Hello, I have a 2006 Outback Sydney Edition with the carrier air v unit with remote. Last summer it started blinking 5 times while I was deployed as a property adjuster. I called a tech out and he had no clue what to do. He told me that since the unit was freezing and turning off that there was probably blockage in the tubes. He later confessed that he had no clue about the unit and just wanted to look at it. Well I limped along for the next few months constantly reseting everything until I left to go back home to Colorado. Once I parked it in storage it got cold and snowy, so no chance to work on it.

So now Im deployed once again in Texas with the same problem. I've researched the blinking light and I believe that it is the compressor. I've read that people are going to replace the unit and retain the lower unit but then the thread just stops.

Can anybody please respond if you have replaced the unit and what was the unit that you replaced it with? Also, did you retain that lower unit? Or point me in the right direction. Thank you.


----------



## Leedek (Nov 28, 2010)

The service manual is here: http://bryantrv.com/docs2/docs/airv.pdf

Table 2-1 on page 2.4 gives the flash count and associated problem. Five (5) flashes is COMPRESSOR DRIVE MALFUNCTION which sounds like a compressor failure. Reading the procedure for replacing a compressor looks to me like a job for an AC technician.

Or you could try what was discussed on this thread from 2008.

http://www.outbackers.com/forums/index.php?showtopic=23063 :whistling:* NOTE: TRY THIS FIRST!! *


----------



## MacAttack (Mar 17, 2015)

Thanks for the fast reply. I did the disconnect last summer. I'm pretty much tired of disconnecting everything and then waiting for it to turn off again so I can repeat the process. I need to replace the upper unit. The threads that I have found do not state what they replaced it with. I did find one that stated they used a Coleman unit with an adapter. I know very little if anything about trailer ac units. Is Coleman a good unit? I have Coleman camping gear that is over 30 years old but have no knowledge of the ac units. I'm hoping that the members that replaced their ac units will respond with what unit they bought and if they used a Coleman adapter or a different brand. 

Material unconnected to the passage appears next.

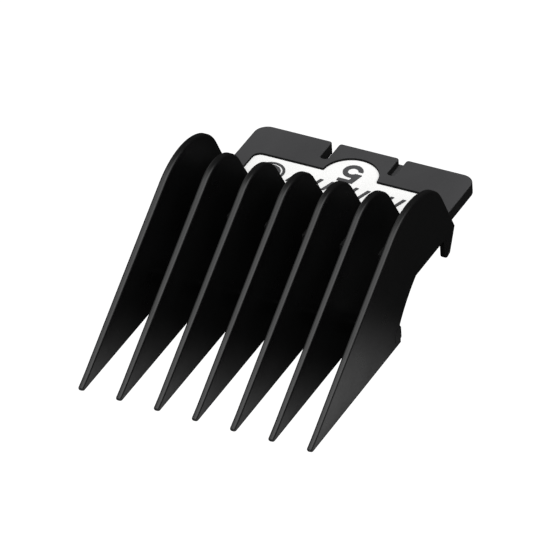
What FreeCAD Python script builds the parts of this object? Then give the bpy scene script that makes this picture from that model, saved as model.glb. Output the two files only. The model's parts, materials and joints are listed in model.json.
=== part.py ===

I did call a couple of shops last year while I was in Dallas and they wanted to enlarge the hole for the unit and charge close to $3,000 for the job. They had never heard of the adapter being used. 

Thanks


----------



## MacAttack (Mar 17, 2015)

As promised, I'm updating with my solution. I ended up going with a Coleman mach 15,000 unit with a wall mount control. Couldn't be happier with the results. Also I don't have to worry about the lower unit going out and starting the process all over again. Nice and cold and the total install was around $1,400.00.


----------